使用 Google Speech API 在 Python 进行语音识别

简介

Google Speech API 是一种可以让开发者在自己的应用程序中使用 Google 流畅的语音识别技术的 API。Google Speech API 可以识别多种语言和方言，并且可以接受多种音频源文件格式，如录制的音频、电话、不同音频编码等等。

在本文中，我们将介绍如何使用 Google Speech API 在 Python 中进行语音识别。

步骤

以下是使用 Google Speech API 进行语音识别的步骤：

步骤 1：创建 Google Cloud Platform 帐户

要使用 Google Speech API，您需要先创建 Google Cloud Platform 帐户。如果您已经有了帐户，请跳到下一步。

步骤 2：启用 Google Cloud Speech API

要使用 Google Speech API，您需要启用 Google Cloud Speech API，并创建一个项目。

转到 Google Cloud Console 。
点击左上角的项目下拉列表，然后单击新建项目。
在“新建项目” 对话框中，输入项目名称并选择 Google Cloud Platform 组织或您的个人帐户。
单击“创建”按钮。
在 Cloud Console 中，找到 Google Cloud Speech-to-Text API，并启用它。

步骤 3：安装依赖

要开始使用 Google Speech API，您需要安装必要的依赖项。您需要使用以下命令安装所需的所有库：

pip install google-cloud-speech

步骤 4：进行语音识别

现在我们已经完成了 Google Cloud Platform 帐户的创建，并且已经安装了所有必要的依赖项，我们来通过 Python 代码开启语音识别吧。

要使用 Google Speech API 进行语音识别，您需要将音频文件转换为 Google Cloud Speech API 所能识别的格式，如 FLAC、WAV 或 PCM。

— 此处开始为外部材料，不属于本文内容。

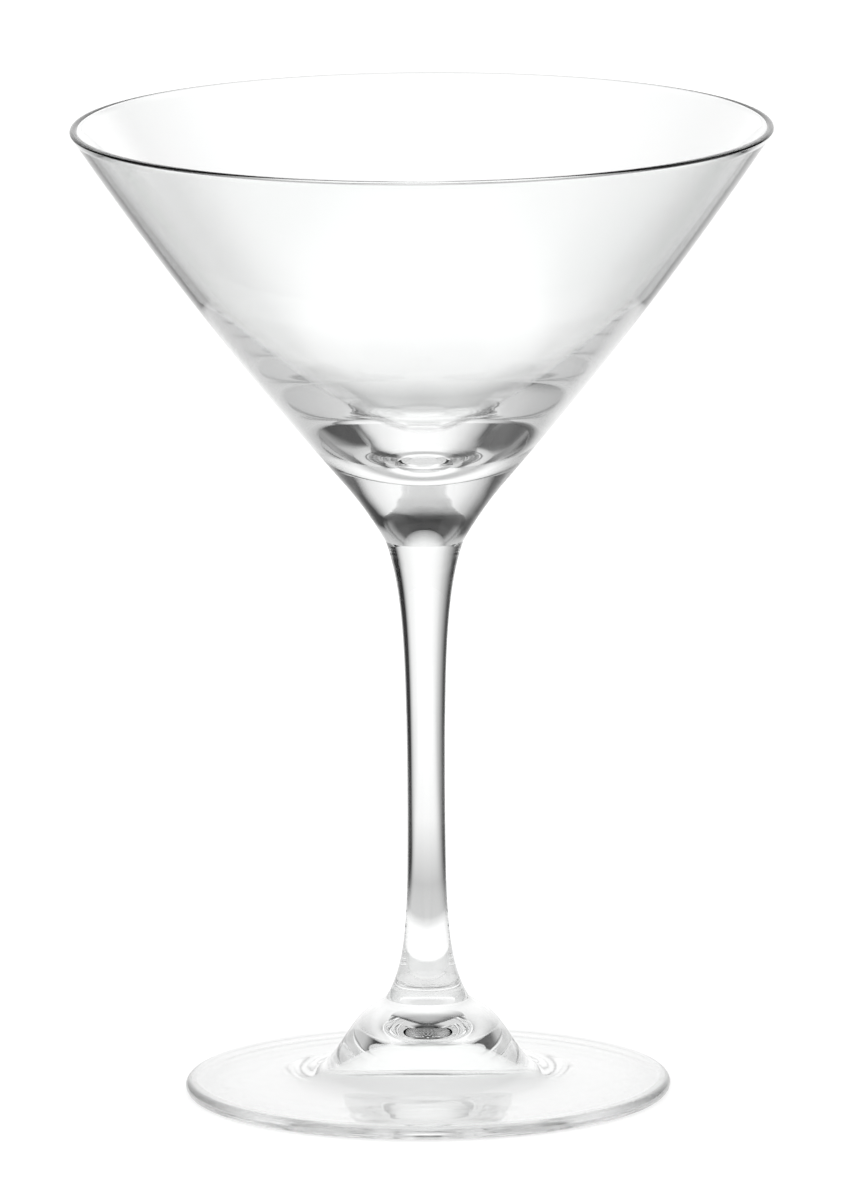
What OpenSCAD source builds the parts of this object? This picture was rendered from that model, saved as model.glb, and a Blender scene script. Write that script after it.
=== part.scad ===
// Martini glass in clear drawn glass: a cone-shaped bowl with a thick solid
// bottom, a slim drawn stem and a round foot, fused hot at two seams.
// The glass stands on z = 0 with its axis on the Z axis.

/* [Bowl] */
// Outside diameter of the rim
rim_d = 118; // [108:1:126]
// Height of the rim above the table
glass_h = 165; // [157:1:175]
// Thickness of the wall at the rim
rim_t = 1.3; // [0.9:0.1:1.8]
// Outward bow of the outside wall against a straight cone
wall_bow = 1.15; // [0.4:0.05:1.8]
// Outside radius where the neck runs into the cone
cone_start_r = 13.15; // [12.5:0.05:14]
// Height of the neck, from the stem seam up to the cone
neck_h = 9.5; // [8:0.5:12]
// Solid glass from the stem seam up to the inside bottom of the cup
solid_h = 14.9; // [14:0.1:16]
// Radius of the inside bottom of the cup at its middle
cup_tip_r = 17; // [15:0.5:20]
// Angle up to which that middle radius runs, in degrees
cup_tip_angle = 14.6; // [8:0.2:20]
// Radius of the rounding from there up to the inside wall
cup_round_r = 30.3; // [28:0.1:31]
// Steepness of the inside at the top of that rounding, in degrees
cup_wall_angle = 38; // [34:0.5:42]
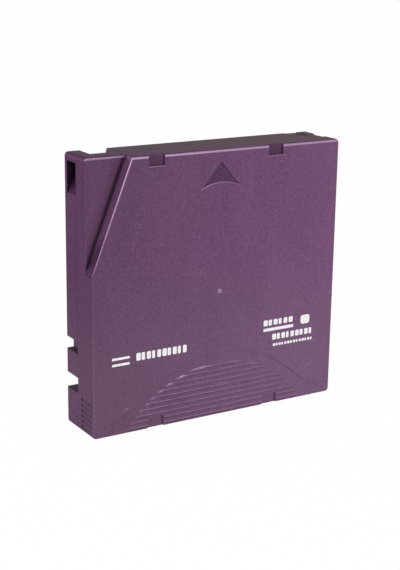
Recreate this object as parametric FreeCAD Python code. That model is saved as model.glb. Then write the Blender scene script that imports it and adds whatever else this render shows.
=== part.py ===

我们以 WAV 格式为例。以下是使用 Google Speech API 进行语音识别的 Python 代码段：

import io
import os

# 导入语音识别器客户端库
from google.cloud import speech

# 创建语音识别器客户端
client = speech.SpeechClient()

# 加载音频文件并将其转换为字节流
file_name = os.path.join(os.path.dirname(__file__), 'resources', 'audio.wav')
with io.open(file_name, 'rb') as audio_file:
    content = audio_file.read()
    audio = speech.RecognitionAudio(content=content)

# 配置语音识别器要求
config = speech.RecognitionConfig(
    encoding=speech.RecognitionConfig.AudioEncoding.LINEAR16,
    sample_rate_hertz=16000,
    language_code='en-US')

# 发送语音识别请求并处理响应
response = client.recognize(config=config, audio=audio)
for result in response.results:
    print('Transcript: {}'.format(result.alternatives[0].transcript))

结论

在本文中，我们学习了如何使用 Google Speech API 在 Python 中进行语音识别，并且已经完成了 Google Cloud Platform 帐户的创建，启用了 Google Cloud Speech API，并安装了必要的依赖项。您也已经学会了如何进行语音识别，并且可以将这个知识应用于您的项目中。